Holloway identified Thomas Carlyle as the originator of the genre, but traced its origins back to Samuel Taylor Coleridge. He argued that Carlyle "wants to state, and to clinch, the basic tenets of a 'Life-Philosophy', of something that will veritably transform men's outlook". Carlyle established a model whereby the writer makes non-logical arguments about contemporary social issues, drawing from various forms of modern knowledge and traditional wisdom.
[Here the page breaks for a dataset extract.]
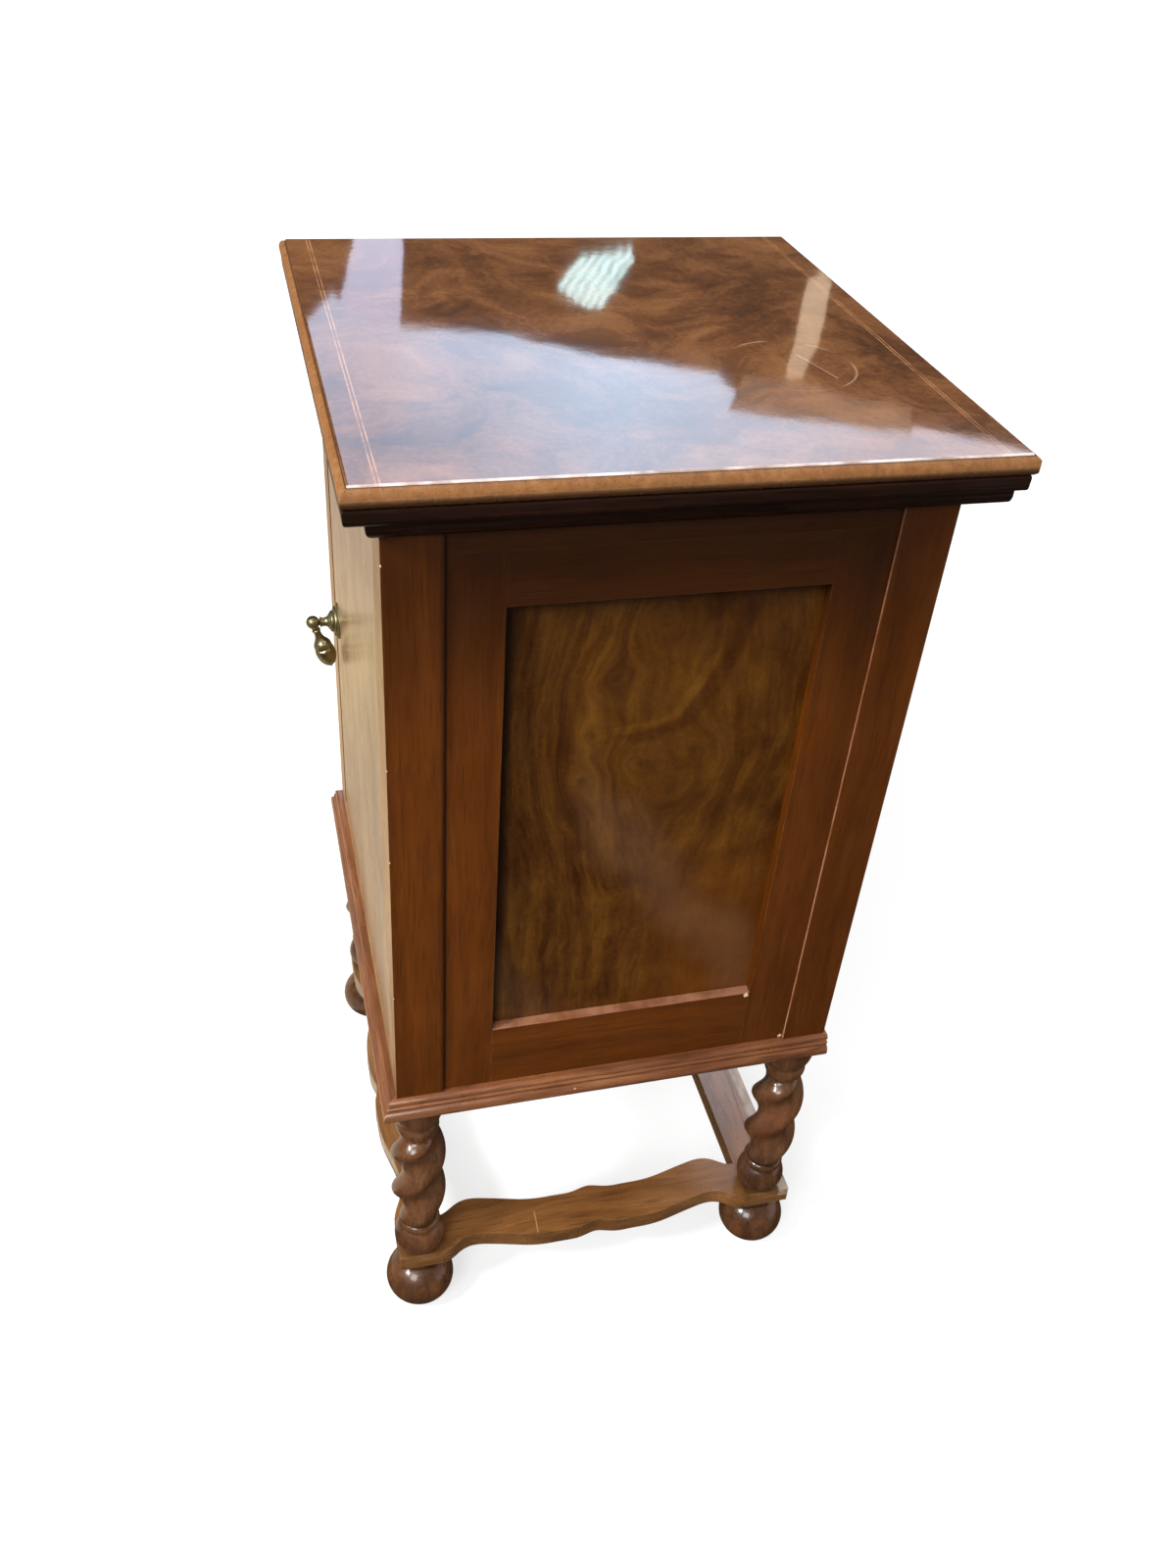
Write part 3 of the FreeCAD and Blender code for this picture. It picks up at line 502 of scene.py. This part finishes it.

According to George Landow, who developed Holloway's model, sage writing can be distinguished from traditional wisdom literature in that "Whereas the pronouncements of traditional wisdom literature always take as their point of departure the assumption that they embody the accepted, received wisdom of an entire society, the pronouncements of the biblical prophet and Victorian sage begin with the assumption that, however traditional their messages may once have been, they are now forgotten or actively opposed by society." The sage borrows from the Old Testament prophets what Landow identifies as a four-part strategy of "interpretation, attack upon the audience (or those in authority), warning, and visionary promise."

==Influences==
Sage writing is a development of wisdom literature drawing much of its energy from the style of Old Testament prophets such as Jeremiah and Isaiah; notably, sage writer Matthew Arnold was once referred to as an "Elegant Jeremiah". Landow also lists sermon writing, satire, and British and German Romantic poetry as formative influences.

==Major sage texts==
- Thomas Carlyle - "Signs of the Times" (1829); Past and Present (1843); Latter-Day Pamphlets (1850)
- Matthew Arnold - Culture and Anarchy (1869)
- John Ruskin - The Stones of Venice (1851–3); Unto this Last (1860)
- Henry David Thoreau - "Life Without Principle"; (1854); "Slavery in Massachusetts" (1854); "A Plea for Captain John Brown" (1859)
- C P Snow - The Two Cultures (1959)
- Norman Mailer - The Armies of the Night (1968)
- Joan Didion - Slouching Towards Bethlehem (1968)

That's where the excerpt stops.